* start DATA BLOCK *

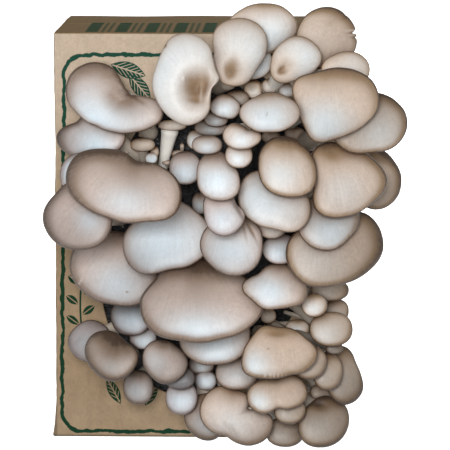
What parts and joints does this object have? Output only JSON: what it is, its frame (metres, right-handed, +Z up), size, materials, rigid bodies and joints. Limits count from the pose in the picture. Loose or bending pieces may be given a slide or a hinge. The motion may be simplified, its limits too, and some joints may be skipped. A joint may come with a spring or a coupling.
{
  "type": "oyster mushroom grow kit",
  "caption": "Kraft carton with an oval front window, a block of growing medium in a black bag inside it, and a cluster of oyster mushrooms growing out of the window.",
  "frame": {"origin": "middle of the carton's underside, where the kit stands", "axes": "+Z up, +X to the right along the carton's front, +Y from the window towards the carton's back"},
  "size_m": [0.2201, 0.2257, 0.2733],
  "materials": {
    "kraft_board": "matte",
    "black_bag": "satin",
    "mushroom_flesh": "satin"
  },
  "bodies": {
    "root": {"bouquet_foots": "mushroom_flesh", "bouquet_lows": "mushroom_flesh", "bouquet_mids": "mushroom_flesh", "bouquet_necks": "mushroom_flesh", "bouquet_sides": "mushroom_flesh", "bouquet_sides_low": "mushroom_flesh", "bouquet_slots": "mushroom_flesh", "bouquet_split": "mushroom_flesh", "bouquet_top": "mushroom_flesh", "carton": "kraft_board", "growing_block": "black_bag", "mushroom_big_white": "mushroom_flesh", "mushroom_bud_low": "mushroom_flesh", "mushroom_centre_folded": "mushroom_flesh", "mushroom_centre_pale": "mushroom_flesh", "mushroom_centre_white": "mushroom_flesh", "mushroom_crown_right": "mushroom_flesh", "mushroom_crown_small": "mushroom_flesh", "mushroom_far_right": "mushroom_flesh", "mushroom_far_right_low": "mushroom_flesh", "mushroom_foot_back": "mushroom_flesh", "mushroom_foot_blue": "mushroom_flesh", "mushroom_foot_grey": "mushroom_flesh", "mushroom_foot_shell": "mushroom_flesh", "mushroom_heart_big": "mushroom_flesh", "mushroom_heart_side": "mushroom_flesh", "mushroom_left_bean": "mushroom_flesh", "mushroom_left_fan": "mushroom_flesh", "mushroom_left_low_shell": "mushroom_flesh", "mushroom_left_shell": "mushroom_flesh", "mushroom_left_sliver": "mushroom_flesh", "mushroom_left_wing": "mushroom_flesh", "mushroom_low_left_back": "mushroom_flesh", "mushroom_low_left_dark": "mushroom_flesh", "mushroom_low_left_pale": "mushroom_flesh", "mushroom_low_pair": "mushroom_flesh", "mushroom_low_right_brown": "mushroom_flesh", "mushroom_low_right_dark": "mushroom_flesh", "mushroom_low_white": "mushroom_flesh", "mushroom_mid_back": "mushroom_flesh", "mushroom_mid_brown": "mushroom_flesh", "mushroom_mid_fold": "mushroom_flesh", "mushroom_mid_round": "mushroom_flesh", "mushroom_mid_slip": "mushroom_flesh", "mushroom_mid_small": "mushroom_flesh", "mushroom_right_brown": "mushroom_flesh", "mushroom_right_mid": "mushroom_flesh", "mushroom_right_oval": "mushroom_flesh", "mushroom_right_pale": "mushroom_flesh", "mushroom_stalked": "mushroom_flesh", "mushroom_top_oval": "mushroom_flesh", "mushroom_under_white": "mushroom_flesh", "mushroom_under_white_low": "mushroom_flesh"}
  },
  "joints": []
}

* end DATA BLOCK *

* STATED EXERCISE: Select all lines in the listing that include the word "from".

* ANSWER TO THIS TASK:
What parts and joints does this object have? Output only JSON: what it is, its frame (metres, right-handed, +Z up), size, materials, rigid bodies and joints. Limits count from the pose in the picture. Loose or bending pieces may be given a slide or a hinge. The motion may be simplified, its limits too, and some joints may be skipped. A joint may come with a spring or a coupling.
  "frame": {"origin": "middle of the carton's underside, where the kit stands", "axes": "+Z up, +X to the right along the carton's front, +Y from the window towards the carton's back"},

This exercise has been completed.